» **STATED EXERCISE**: Your task is to quote exactly the run of lines that starts at the line containing "const travertine = new" and ends at the line containing "if empty is", including both.

» **SUPPLIED MATERIAL**:
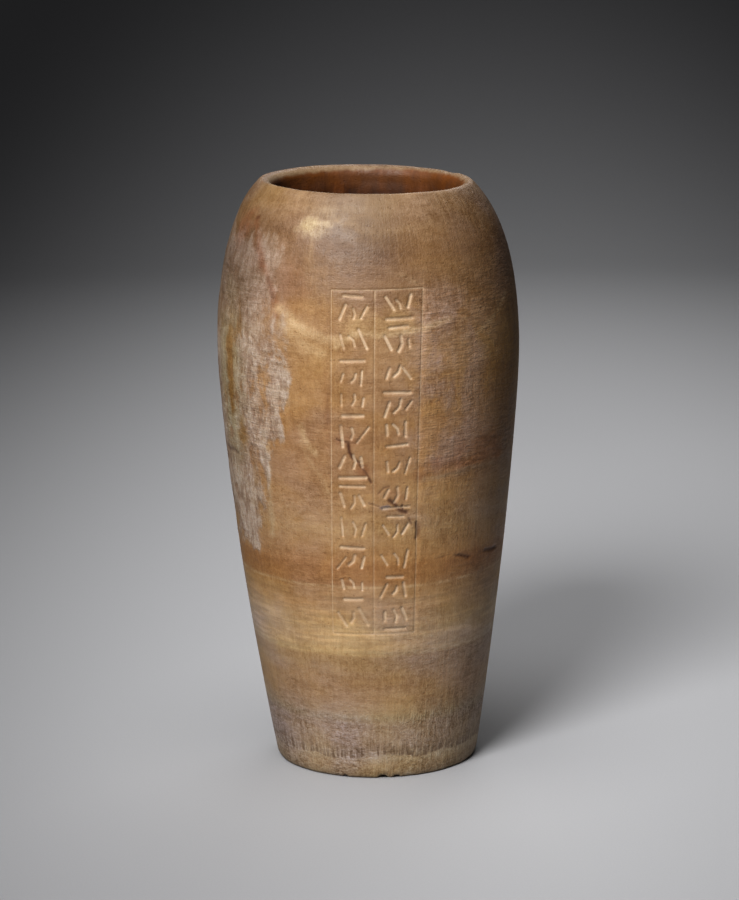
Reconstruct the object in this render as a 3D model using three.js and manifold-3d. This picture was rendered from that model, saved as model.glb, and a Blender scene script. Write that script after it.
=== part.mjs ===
// A canopic jar of banded travertine, without its lid: one hollow stone vessel, with a ruled panel
// of two columns of shallow strokes cut into its front. Millimetres, +Z up, front towards -Y.
import * as THREE from "three";
import { mergeVertices } from "three/addons/utils/BufferGeometryUtils.js";
import Module from "manifold-3d";

const wasm = await Module();
wasm.setup();

// Driving dimensions.
const height = 340;
const foot = { radius: 58.9, edge: 3 };
const belly = { radius: 87.2, height: 246 };
const shoulder = { radius: 64.3, height: height - 4 };
const rim = { crestRadius: 59.4, mouthRadius: 54, lipDepth: 6 };
const cavity = { radius: 57, height: 290, floorRadius: 40, floorHeight: 44 };
const footDrift = 2.4; // the foot stands this far to the right of the belly's axis
const rimTilt = 0.0226; // rise of the rim's plane per millimetre towards its left side
const tiltStart = 286; // the rim's tilt fades out below this height
const roundSides = 64;

// The ruled panel, laid out on the wall: distance along the wall from the front line, and height.
const panel = {
  top: 290,
  bottom: 90,
  rulesAtTop: [-20.2, 4.1, 31.6],
  rulesAtBottom: [-23.4, 0.4, 23.8],
  ruleWidth: 0.9,
  ruleDepth: 0.5,
};
const strokes = {
  rows: 11,
  margin: 9.6,
  depth: 0.8,
  spacing: 5.6, // between the standing strokes of a row
  standing: 12, // the longest standing stroke
  level: 16, // the longest level stroke
  widths: [1, 2.2],
  lean: 38, // degrees either way from upright
};

// Small losses: azimuth from the front in degrees, height, size across and size up the wall.
const chips = [
  { azimuth: 3, z: 0, across: 7, up: 1.3 },
  { azimuth: 11, z: 0, across: 5, up: 1.0 },
  { azimuth: -19, z: 0, across: 4, up: 0.8 },
  { azimuth: 124, z: height + 0.4, across: 8, up: 1.6 },
];

const v = (x, y) => new THREE.Vector2(x, y);
const lerp = THREE.MathUtils.lerp;
const degrees = THREE.MathUtils.degToRad;

// The outside, from the foot's edge to the belly and on to the shoulder.
const wallCurve = new THREE.CubicBezierCurve(
  v(foot.radius, foot.edge), v(75.7, 100),
  v(belly.radius, belly.height - 37.5), v(belly.radius, belly.height));
const shoulderCurve = new THREE.CubicBezierCurve(
  v(belly.radius, belly.height), v(belly.radius, belly.height + 18.3),
  v(85.1, 312), v(shoulder.radius, shoulder.height));

// Radius of the outside at a height between the foot's edge and the shoulder, by halving the curve.
function wallRadius(z) {
  const curve = z < belly.height ? wallCurve : shoulderCurve;
  let low = 0;
  let high = 1;
  for (let i = 0; i < 30; i++) {
    const middle = (low + high) / 2;
    if (curve.getPoint(middle).y < z) low = middle;
    else high = middle;
  }
  return curve.getPoint(low).x;
}

// Moves a point of the true round form to where the carver's hand left it.
function settle(point) {
  const below = Math.max(0, 1 - point.z / belly.height);
  const tilt = rimTilt * THREE.MathUtils.smoothstep(point.z, tiltStart, height);
  point.z -= tilt * point.x;
  point.x += footDrift * below * below;
  return point;
}

// A closed outline turned about the axis: the underside, the wall, the lip and the bored cavity.
function jarOutline() {
  const { crestRadius, mouthRadius, lipDepth } = rim;
  const lipBottom = height - lipDepth;
  const footEdge = new THREE.QuadraticBezierCurve(
    v(foot.radius - foot.edge, 0), v(foot.radius - 0.4, 0), v(foot.radius, foot.edge));
  const rimOutside = new THREE.CubicBezierCurve(
    v(shoulder.radius, shoulder.height), v(61.7, 339.1), v(61, height), v(crestRadius, height));
  const rimInside = new THREE.CubicBezierCurve(
    v(crestRadius, height), v(56.6, height), v(mouthRadius, height - 2), v(mouthRadius, lipBottom));
  const neck = new THREE.CubicBezierCurve(
    v(mouthRadius, lipBottom), v(mouthRadius, 322), v(cavity.radius, 312), v(cavity.radius, cavity.height));
  const boring = new THREE.CubicBezierCurve(
    v(cavity.radius, cavity.height), v(cavity.radius, 205), v(46, 130), v(cavity.floorRadius, 68));
  const floor = new THREE.CubicBezierCurve(
    v(cavity.floorRadius, 68), v(38.5, 53), v(27, cavity.floorHeight), v(0, cavity.floorHeight));
  const stretches = [[footEdge, 3], [wallCurve, 12], [shoulderCurve, 9], [rimOutside, 3], [rimInside, 4],
    [neck, 3], [boring, 5], [floor, 4]];
  const points = [v(0, 0), v(foot.radius - foot.edge, 0)];
  for (const [curve, steps] of stretches) points.push(...curve.getPoints(steps).slice(1));
  return points;
}

// A closed mesh as a solid that can be cut.
function solidOf(geometry) {
  const bare = new THREE.BufferGeometry().setAttribute("position", geometry.getAttribute("position"));
  bare.setIndex(geometry.index);
  const merged = mergeVertices(bare, 1e-3);
  return new wasm.Manifold(new wasm.Mesh({
    numProp: 3,
    vertProperties: new Float32Array(merged.attributes.position.array),
    triVerts: new Uint32Array(merged.index.array),
  }));
}

// A point at a distance along the wall from the front line and at a height, lifted off the stone by out.
function onWall(along, z, out) {
  const radius = wallRadius(z);
  const slope = wallRadius(z + 0.5) - wallRadius(z - 0.5);
  const azimuth = along / radius;
  const reach = radius + out / Math.hypot(1, slope);
  const lift = (-slope * out) / Math.hypot(1, slope);
  return settle(new THREE.Vector3(reach * Math.sin(azimuth), -reach * Math.cos(azimuth), z + lift));
}

// The same path with its long stretches split, so that a cut along it follows the round wall.
function splitPath(path) {
  const points = [path[0]];
  for (let i = 1; i < path.length; i++) {
    const [from, to] = [path[i - 1], path[i]];
    const pieces = Math.ceil(Math.max(Math.abs(to.x - from.x) / 9, Math.abs(to.y - from.y) / 21));
    for (let k = 1; k <= pieces; k++) points.push(from.clone().lerp(to, k / pieces));
  }
  return points;
}

// A chisel cut: a V-shaped trough along a path on the wall, narrower and shallower at its two ends.
function chiselCut(path, width, depth) {
  const proud = 1;
  const points = splitPath(path);
  const last = points.length - 1;
  const corners = [];
  points.forEach((point, i) => {
    const ahead = points[Math.min(i + 1, last)].clone().sub(points[Math.max(i - 1, 0)]).normalize();
    const share = i === 0 || i === last ? 0.6 : 1;
    const half = (width / 2) * (share + proud / depth);
    corners.push(
      onWall(point.x - ahead.y * half, point.y + ahead.x * half, proud),
      onWall(point.x + ahead.y * half, point.y - ahead.x * half, proud),
      onWall(point.x, point.y, -depth * share));
  });
  const faces = [0, 2, 1];
  for (let i = 0; i < last; i++) {
    for (let k = 0; k < 3; k++) {
      const a = 3 * i + k;
      const b = 3 * i + ((k + 1) % 3);
      faces.push(a, b, a + 3, b, b + 3, a + 3);
    }
  }
  faces.push(3 * last, 3 * last + 1, 3 * last + 2);
  const cut = new THREE.BufferGeometry().setFromPoints(corners);
  cut.setIndex(faces);
  return solidOf(cut);
}

// Where the panel's rule number k stands at a height.
const ruleAt = (k, z) =>
  lerp(panel.rulesAtBottom[k], panel.rulesAtTop[k], (z - panel.bottom) / (panel.top - panel.bottom));

// Three upright rules and two level ones.
function panelRules() {
  const { top, bottom, ruleWidth, ruleDepth } = panel;
  const uprights = [0, 1, 2].map((k) => [v(ruleAt(k, bottom), bottom), v(ruleAt(k, top), top)]);
  const levels = [bottom, top].map((z) => [v(ruleAt(0, z), z), v(ruleAt(2, z), z)]);
  return [...uprights, ...levels].map((path) => chiselCut(path, ruleWidth, ruleDepth));
}

// A number from 0 to 1 with no visible order, the same each time for the same whole number.
function scatter(n) {
  const wave = 43758.5453 * Math.sin(12.9898 * n + 1.7);
  return wave - Math.floor(wave);
}

// The strokes of one row about its centre: leaning ones side by side, the middle one bent, and in two rows
// of three a level one under or over them. Each is a width and a path.
function rowStrokes(seed) {
  const any = (k, low, high) => lerp(low, high, scatter(seed * 17 + k));
  const [thin, thick] = strokes.widths;
  const hasLevel = seed % 3 !== 1;
  const lift = !hasLevel ? 0 : seed % 2 ? 2.2 : -2.2;
  const row = [];
  for (const place of [-1, 0, 1]) {
    const k = 5 * place + 5;
    const lean = degrees(any(k, -strokes.lean, strokes.lean));
    const half = (any(k + 1, 0.45, 1) * strokes.standing * (hasLevel ? 0.75 : 1)) / 2;
    const middle = v(place * strokes.spacing + any(k + 2, -0.8, 0.8), lift + any(k + 3, -1.2, 1.2));
    const reach = v(Math.sin(lean) * half, Math.cos(lean) * half);
    const path = [middle.clone().sub(reach), middle.clone().add(reach)];
    if (place === 0) path.splice(1, 0, middle.clone().add(v(reach.y, -reach.x).multiplyScalar(0.3)));
    row.push([any(k + 4, thin, thick), path]);
  }
  if (hasLevel) {
    const half = (any(20, 0.55, 1) * strokes.level) / 2;
    const y = -3 * lift;
    row.push([any(21, thin, thick), [v(-half, y), v(half, y + any(22, -0.8, 0.8))]]);
  }
  return row;
}

// The rows of strokes down both columns.
function panelStrokes() {
  const cuts = [];
  for (const column of [0, 1]) {
    for (let row = 0; row < strokes.rows; row++) {
      const z = lerp(panel.top - strokes.margin, panel.bottom + strokes.margin, row / (strokes.rows - 1));
      const centre = v((ruleAt(column, z) + ruleAt(column + 1, z)) / 2, z);
      for (const [width, path] of rowStrokes(strokes.rows * column + row)) {
        cuts.push(chiselCut(path.map((point) => point.add(centre)), width, strokes.depth));
      }
    }
  }
  return cuts;
}

// Chips off the foot's edge and the rim.
function chipCuts() {
  return chips.map(({ azimuth, z, across, up }) => {
    const bite = new THREE.IcosahedronGeometry(1, 1);
    bite.deleteAttribute("normal");
    bite.deleteAttribute("uv");
    const radius = z < foot.edge ? foot.radius - 0.6 : rim.crestRadius;
    bite.scale(across / 2, 3.2, up);
    bite.rotateZ(degrees(azimuth));
    bite.translate(radius * Math.sin(degrees(azimuth)), -radius * Math.cos(degrees(azimuth)), z);
    const places = bite.getAttribute("position");
    const point = new THREE.Vector3();
    for (let i = 0; i < places.count; i++) {
      settle(point.fromBufferAttribute(places, i));
      places.setXYZ(i, point.x, point.y, point.z);
    }
    return solidOf(mergeVertices(bite, 1e-4));
  });
}

// The turned form, settled, then cut.
function jarGeometry() {
  const turned = new THREE.LatheGeometry(jarOutline(), roundSides);
  turned.rotateX(Math.PI / 2);
  const places = turned.getAttribute("position");
  const point = new THREE.Vector3();
  for (let i = 0; i < places.count; i++) {
    settle(point.fromBufferAttribute(places, i));
    places.setXYZ(i, point.x, point.y, point.z);
  }
  let stone = solidOf(turned);
  for (const cut of [...panelRules(), ...panelStrokes(), ...chipCuts()]) stone = stone.subtract(cut);
  const { vertProperties, triVerts } = stone.getMesh();
  const geometry = new THREE.BufferGeometry();
  geometry.setAttribute("position", new THREE.BufferAttribute(vertProperties, 3));
  geometry.setIndex(new THREE.BufferAttribute(triVerts, 1));
  geometry.computeVertexNormals();
  return geometry;
}

const travertine = new THREE.MeshStandardMaterial({ color: 0xa88259, roughness: 0.55, metalness: 0 });

const canopicJar = new THREE.Group();
const jar = new THREE.Mesh(jarGeometry(), travertine);
jar.name = "jar";
canopicJar.add(jar);

export default canopicJar;
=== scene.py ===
import itertools
import math

import bpy
import numpy as np
from mathutils import Matrix, Vector


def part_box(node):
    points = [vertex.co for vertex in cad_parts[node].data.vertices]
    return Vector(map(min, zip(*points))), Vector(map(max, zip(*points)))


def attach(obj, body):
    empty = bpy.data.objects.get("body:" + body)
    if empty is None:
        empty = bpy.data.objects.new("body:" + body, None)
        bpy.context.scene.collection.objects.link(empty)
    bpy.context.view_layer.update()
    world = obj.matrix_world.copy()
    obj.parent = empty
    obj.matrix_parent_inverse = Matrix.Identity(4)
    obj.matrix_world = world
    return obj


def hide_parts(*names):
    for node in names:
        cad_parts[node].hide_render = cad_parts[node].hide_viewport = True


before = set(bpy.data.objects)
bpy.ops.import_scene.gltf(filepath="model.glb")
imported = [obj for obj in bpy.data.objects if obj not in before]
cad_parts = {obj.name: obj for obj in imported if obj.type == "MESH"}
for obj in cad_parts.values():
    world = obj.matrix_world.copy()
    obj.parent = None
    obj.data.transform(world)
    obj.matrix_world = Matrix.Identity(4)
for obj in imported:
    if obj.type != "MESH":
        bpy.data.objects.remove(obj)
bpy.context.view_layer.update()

print("packed jar loaded")

mm = 0.001


# a cubic curve through its first and last points, drawn towards the middle two; one point per row
def bezier(corners, steps):
    t = np.linspace(0, 1, steps + 1)[:, None]
    a, b, c, d = np.array(corners, float)
    return (1 - t) ** 3 * a + 3 * (1 - t) ** 2 * t * b + 3 * (1 - t) * t ** 2 * c + t ** 3 * d


# 0 below low, 1 above high, eased between
def ease(low, high, value):
    t = np.clip((value - low) / (high - low), 0, 1)
    return t * t * (3 - 2 * t)


# a bell about a middle: 1 there, and falling off over the given width
def bell(value, middle, width):
    return np.exp(-((value - middle) / width) ** 2)


# smooth unevenness from about -1 to 1: chance values on a cubic lattice of the given cell, eased between its
# corners
def unevenness(points, cell, seed):
    size = 24
    lattice = np.random.default_rng(seed).uniform(-1, 1, (size, size, size))
    place = points / cell + 100  # clear of the lattice's start
    corner = np.floor(place).astype(int)
    part = place - corner
    part = part * part * (3 - 2 * part)
    total = np.zeros(points.shape[:-1])
    for step in itertools.product((0, 1), repeat=3):
        share = np.prod(np.where(np.array(step) == 1, part, 1 - part), axis=-1)
        i, j, k = np.moveaxis((corner + np.array(step)) % size, -1, 0)
        total += share * lattice[i, j, k]
    return total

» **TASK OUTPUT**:
const travertine = new THREE.MeshStandardMaterial({ color: 0xa88259, roughness: 0.55, metalness: 0 });

const canopicJar = new THREE.Group();
const jar = new THREE.Mesh(jarGeometry(), travertine);
jar.name = "jar";
canopicJar.add(jar);

export default canopicJar;
=== scene.py ===
import itertools
import math

import bpy
import numpy as np
from mathutils import Matrix, Vector


def part_box(node):
    points = [vertex.co for vertex in cad_parts[node].data.vertices]
    return Vector(map(min, zip(*points))), Vector(map(max, zip(*points)))


def attach(obj, body):
    empty = bpy.data.objects.get("body:" + body)
    if empty is None:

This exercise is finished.